На южных рынках царит разнообразие птиц, рыб и зверей. Бывшие обитатели водной стихии бьют хвостами по прилавку. Рядом на веревочках - сушеные мозги обезьян. Продавцы и покупатели спорят, толкаются, между ног порой пробегают большие крысы. Искусство кухни состоит в том, чтобы уметь приготовить все, что летает, плавает, ползает и прыгает. Если человек вел дурную жизнь, в следующем воплощении он становится зверем или птицей. Если звери - бывшие плохие люди, то они не заслуживают сострадания. Демоны тоже иногда оборачиваются животными.
А этот демон был болезнью, начавшейся среди ползающих и порхающих. У болезни было хитрое звериное лицо, лицо человека дурной репутации, или демона, пробегавшего крысой, пролетавшего птицей.
В южном районе распространяются слухи, что будто бы новый грипп сильней и опасней обычного. Новость просочилась в газеты, но тут же была опровергнута.

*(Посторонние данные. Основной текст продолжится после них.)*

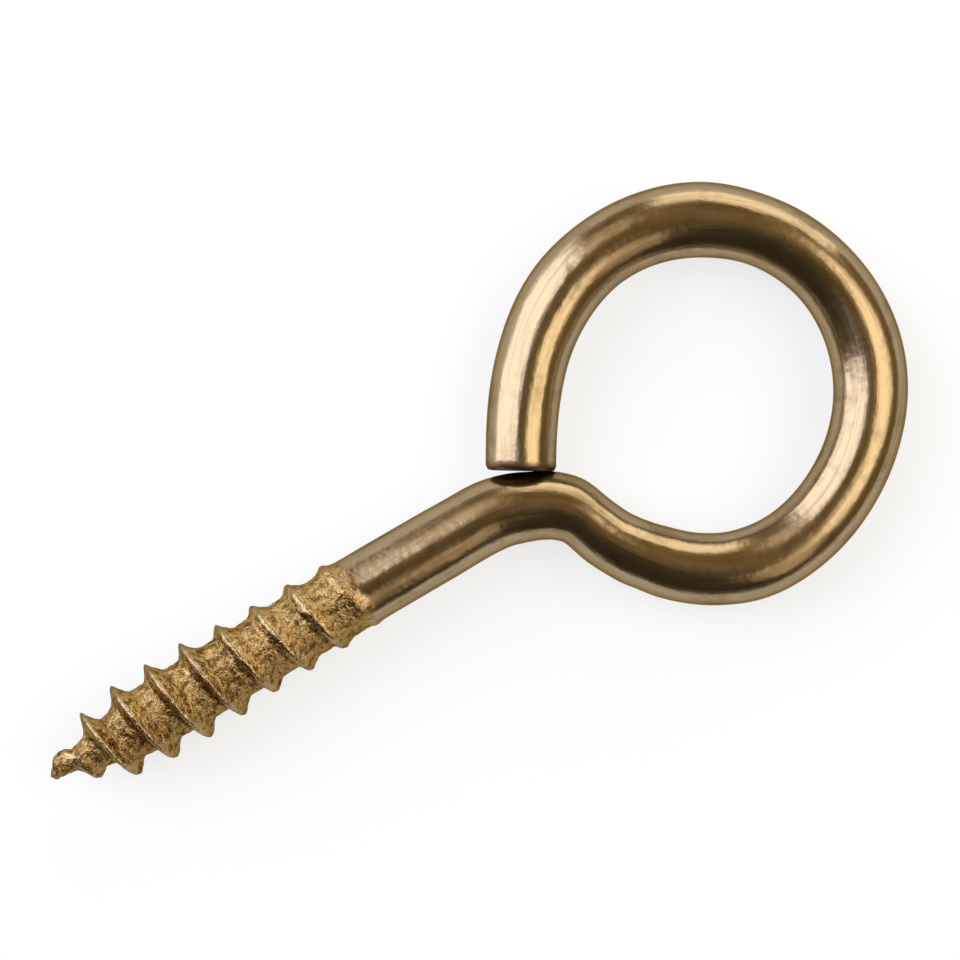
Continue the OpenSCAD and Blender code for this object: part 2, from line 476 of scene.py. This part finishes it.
# The oxide film on old plating keeps its brown toward grazing angles
EDGE_TINT = "#A89C88"

# Textures of the plating, each as (size in mm, detail, roughness):
# die lines, which are drawn out along the wire by that stretch
LINES = (0.25, 3.0, 0.6)
LINE_STRETCH = 0.06
# Waves left by drawing and bending
WAVES = (1.4, 2.0, 0.55)
# Handling marks and thin film
PATCHES = (1.7, 5.0, 0.65)
# Fine mottling
SCUFFS = (0.32, 3.0, 0.6)
# Grain of the plating
GRAIN = (0.13, 2.0, 0.5)
# Pits that the dies pressed into the thread
PITS = (0.36, 3.0, 0.65)

# Heights of those textures in mm, on the drawn wire and on the thread
PLAIN_RELIEF = {"lines": 0.008, "grain": 0.002, "waves": 0.03, "scuffs": 0.005}
THREAD_RELIEF = {"pits": 0.22, "grain": 0.022}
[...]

Опасения, впрочем, не прекращаются, и люди запасаются впрок лекарствами, не зная, какие из них могут помочь. Потом выясняется, что никакие.
Врач с континента прибыл на свадьбу сына в Гонконг и, проходя по мраморным коридорам отеля, ощутил озноб. В жарком городе много кондиционеров, и потому простуды здесь не редкость. Укрывшись гостиничным одеялом, приехавший не может согреться. Шторы опущены, и комната погружена в полумрак. Перед глазами вертится темная карусель с проблесками света. Не поддаваясь ни панике, ни апатии, больной встает и выходит на улицу. Он прибывает в больницу и, не подпуская к себе сестер ближе, чем на полтора метра, просит поместить себя в одиночную палату, где он мог бы разговаривать с персоналом через двойное стекло. Ему остается совсем немного времени, два или три дня. Он успевает рассказать о загадочной болезни, что выбирает жертв на юге страны и не поддается антибиотикам. "Как называется эта болезнь?" Но врач, если бы у него оставались силы, мог бы только пожать плечами.